◆ INFORMATION SUPPLIED

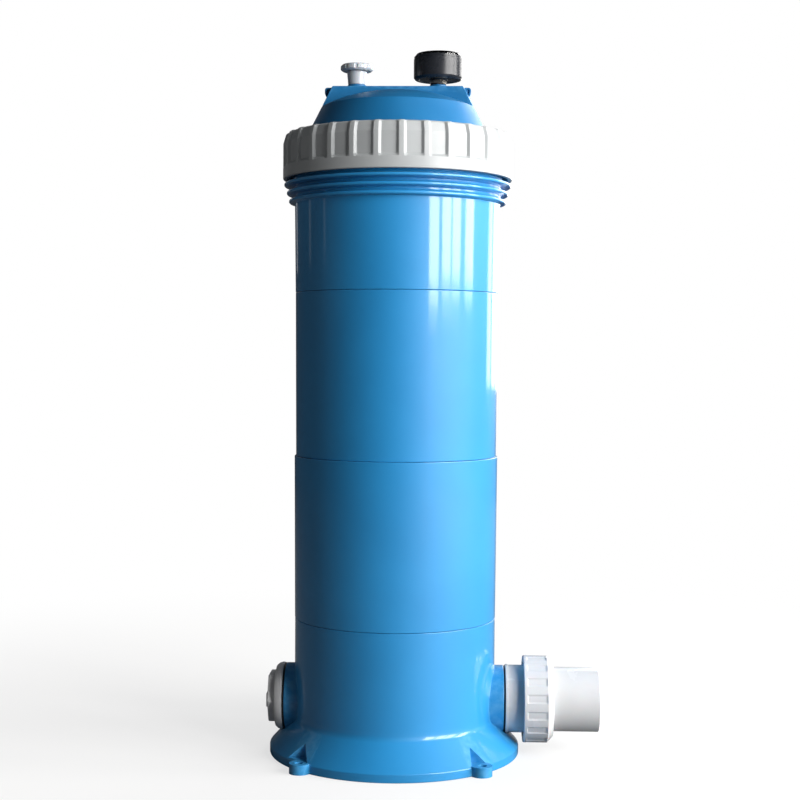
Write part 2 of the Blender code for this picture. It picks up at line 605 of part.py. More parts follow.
def pleated_media(axis):
    """Zigzag cloth: each pleat has a flat tip outside and a flat fold at the core."""
    bm = bmesh.new()
    pitch = 360 / PLEATS
    outer = ((MEDIA_OUT, -1.9), (MEDIA_OUT, 1.9), (MEDIA_IN + MEDIA_THICK, pitch / 2 - 1.2),
             (MEDIA_IN + MEDIA_THICK, pitch / 2 + 1.2))
    inner = ((MEDIA_OUT - MEDIA_THICK, -1.3), (MEDIA_OUT - MEDIA_THICK, 1.3),
             (MEDIA_IN, pitch / 2 - 2.5), (MEDIA_IN, pitch / 2 + 2.5))
    loops = []
    for corners, height in ((outer, MEDIA_LOW), (outer, MEDIA_TOP), (inner, MEDIA_TOP),
                            (inner, MEDIA_LOW)):
        loops.append([
            around(bm, radius, height, pleat * pitch + turn)
            for pleat in range(PLEATS)
            for radius, turn in corners
        ])
    for k, first in enumerate(loops):
        join_rings(bm, first, loops[(k + 1) % 4])
    add_object("cartridge_media", bm, "media", axis)


def core_tube(axis):
    """A tube with rows of slots in every other side."""
    sides, rows = 16, 5
    bm = bmesh.new()
    span = (MEDIA_TOP - MEDIA_LOW) / (2 * rows + 1)
    grids = [
        [[around(bm, radius, MEDIA_LOW + span * level, 360 * k / sides) for k in range(sides)]
         for level in range(2 * rows + 2)]
        for radius in (CORE_OUT, CORE_IN)
    ]
    outside, inside = grids
    for level in range(2 * rows + 1):
        for k in range(sides):
            n = (k + 1) % sides
            corners = ((level, k), (level, n), (level + 1, n), (level + 1, k))
            if level % 2 and k % 2:
                for (la, ka), (lb, kb) in zip(corners, corners[1:] + corners[:1]):
                    bm.faces.new((outside[la][ka], outside[lb][kb], inside[lb][kb], inside[la][ka]))
            else:
                for grid in grids:
                    bm.faces.new([grid[row][column] for row, column in corners])
    join_rings(bm, outside[0], inside[0])
    join_rings(bm, outside[-1], inside[-1])
    add_object("cartridge_core", bm, "white", axis)


def main():
    clear_scene()
    port_right = add_axis("port_right_axis", (0, 0, PORT_HIGH), (0, 90, 0))
    port_rear = add_axis("port_rear_axis", (0, 0, PORT_HIGH), (-90, 0, 0))
    port_drain = add_axis("drain_axis", (0, 0, PORT_HIGH), (0, -90, 0))
    tank_axis = add_axis("tank_axis", (0, 0, 0))
    tank_base({
        "right": (port_right, BOSS_REACH),
        "rear": (port_rear, BOSS_REACH),
        "drain": (port_drain, DRAIN_REACH),
    })
    tank_sections()
    lock_ring(tank_axis)
    lid(tank_axis)
    vent_axis = add_axis("vent_axis", (VENT_X, 0, 0))
    vent_valve(vent_axis)
    gauge_axis = add_axis("gauge_axis", (GAUGE_X, 0, 0))
    sector_axis = add_axis("sector_axis", (GAUGE_X + SECTOR_REACH + 2.6, 0, 0),
                           (0, 0, 180 - SECTOR_TURN / 2))
    gauge(gauge_axis, sector_axis)
    pipe_union("right", port_right)
    pipe_union("rear", port_rear)
    drain_plug(port_drain)
    outlet_elbow(tank_axis, port_rear)
    element(tank_axis)


main()
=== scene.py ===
import math

import bpy
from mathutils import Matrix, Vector


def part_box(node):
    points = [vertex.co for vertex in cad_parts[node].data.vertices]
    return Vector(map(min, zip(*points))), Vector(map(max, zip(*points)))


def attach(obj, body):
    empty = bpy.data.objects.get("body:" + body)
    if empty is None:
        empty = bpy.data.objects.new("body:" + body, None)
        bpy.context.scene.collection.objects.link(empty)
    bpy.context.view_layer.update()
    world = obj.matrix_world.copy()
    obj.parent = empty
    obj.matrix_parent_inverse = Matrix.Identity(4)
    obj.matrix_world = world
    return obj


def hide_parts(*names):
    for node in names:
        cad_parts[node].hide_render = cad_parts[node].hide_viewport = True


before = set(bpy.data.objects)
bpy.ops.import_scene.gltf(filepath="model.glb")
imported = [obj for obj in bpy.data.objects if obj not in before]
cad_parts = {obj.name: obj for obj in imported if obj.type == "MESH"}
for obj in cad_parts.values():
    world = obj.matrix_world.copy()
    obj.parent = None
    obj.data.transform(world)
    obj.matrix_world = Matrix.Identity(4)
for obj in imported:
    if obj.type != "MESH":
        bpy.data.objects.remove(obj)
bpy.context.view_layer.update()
mm = 0.001
print("frame loaded,", len(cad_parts), "nodes")


# Camera, light and floor

cameraLook = {
    "lens": 68.0,
    "standsOff": 1.5107,      # metres from the tank's axis
    "height": 0.3979,
    "aside": 0.0037,
    "turned": 1.9,            # degrees: the filter stands a little turned on its floor
    "tiltDown": 1.766,
    "roll": 0.36,
}


def addCamera(look):
    turn = math.radians(look["turned"])
    place = Vector((look["aside"], -look["standsOff"], look["height"]))
    bpy.ops.object.camera_add(location=(
        place.x * math.cos(turn) - place.y * math.sin(turn),
        place.x * math.sin(turn) + place.y * math.cos(turn),
        place.z,
    ))
    camera = bpy.context.object
    camera.rotation_euler = (math.radians(90 - look["tiltDown"]), 0, turn)
    camera.rotation_euler.rotate_axis("Z", math.radians(look["roll"]))
    camera.data.lens = look["lens"]
    bpy.context.scene.camera = camera
    bpy.context.scene.view_settings.view_transform = "Standard"


windowLook = {
    "away": 2.6,              # metres from the tank's axis
    "panes": ((35, 46, 0.50, 2.3, 13.0), (50, 60.5, 0.53, 2.3, 13.0), (62.5, 73, 0.53, 2.3, 13.0),
              (80, 92.5, 0.53, 2.3, 13.0)),      # from, to (degrees right of the lens), low, high, brightness
    "fill": ((30, 100, 0.0, 1.4, 5.6), (-100, -60, 0.2, 2.2, 0.5)),      # leaves no reflection
    "farPanes": ((122, 132, 0.3, 2.4, 5), (135, 150, 0.3, 2.4, 5), (154, 168, 0.3, 2.4, 5)),
    "leftStrips": ((-88, -85.5, 0.6, 2.2, 0.4), (-114, -111, 0.6, 2.2, 0.4), (-155, -150, 0.6, 2.4, 0.6)),
    "colour": (1.0, 0.985, 0.965),
    "room": ((0.72, 0.80, 0.90), 0.040),
}


def addPane(start, end, low, high, brightness, away, turned, colour):
    middle = math.radians((start + end) / 2 + turned - 90)
    width = 2 * away * math.tan(math.radians(end - start) / 2)
    place = Vector((away * math.cos(middle), away * math.sin(middle), (low + high) / 2))
    bpy.ops.object.light_add(type="AREA", location=place)
    lamp = bpy.context.object
    lamp.data.shape = "RECTANGLE"
    lamp.data.size = width
    lamp.data.size_y = high - low
    lamp.data.color = colour
    lamp.data.energy = brightness * math.pi * width * (high - low)
    lamp.rotation_euler = (math.radians(90), 0, middle + math.radians(90))
    return lamp


def addLight(look, turned):
    for rows in ("panes", "farPanes", "leftStrips"):
        for pane in look[rows]:
            addPane(*pane, look["away"], turned, look["colour"])
    for pane in look["fill"]:
        lamp = addPane(*pane, look["away"], turned, look["colour"])
        lamp.visible_glossy = False
    world = bpy.data.worlds.new("studio")
    world.use_nodes = True
    bpy.context.scene.world = world
    tree = world.node_tree
    behind = tree.nodes["Background"]
    behind.inputs["Color"].default_value = (1, 1, 1, 1)
    room = tree.nodes.new("ShaderNodeBackground")
    room.inputs["Color"].default_value = (*look["room"][0], 1)
    room.inputs["Strength"].default_value = look["room"][1]
    seen = tree.nodes.new("ShaderNodeLightPath")
    choose = tree.nodes.new("ShaderNodeMixShader")
    tree.links.new(seen.outputs["Is Camera Ray"], choose.inputs["Fac"])
    tree.links.new(room.outputs[0], choose.inputs[1])
    tree.links.new(behind.outputs[0], choose.inputs[2])
    tree.links.new(choose.outputs[0], tree.nodes["World Output"].inputs["Surface"])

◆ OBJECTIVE
Reproduce word for word the material above, beginning with the line that contains "gauge(gauge_axis, sector_axis)" and ending with the line that contains "cad_parts[node].hide_render = cad_parts[node].hide_viewport".

◆ WRITTEN ANSWER
    gauge(gauge_axis, sector_axis)
    pipe_union("right", port_right)
    pipe_union("rear", port_rear)
    drain_plug(port_drain)
    outlet_elbow(tank_axis, port_rear)
    element(tank_axis)


main()
=== scene.py ===
import math

import bpy
from mathutils import Matrix, Vector


def part_box(node):
    points = [vertex.co for vertex in cad_parts[node].data.vertices]
    return Vector(map(min, zip(*points))), Vector(map(max, zip(*points)))


def attach(obj, body):
    empty = bpy.data.objects.get("body:" + body)
    if empty is None:
        empty = bpy.data.objects.new("body:" + body, None)
        bpy.context.scene.collection.objects.link(empty)
    bpy.context.view_layer.update()
    world = obj.matrix_world.copy()
    obj.parent = empty
    obj.matrix_parent_inverse = Matrix.Identity(4)
    obj.matrix_world = world
    return obj


def hide_parts(*names):
    for node in names:
        cad_parts[node].hide_render = cad_parts[node].hide_viewport = True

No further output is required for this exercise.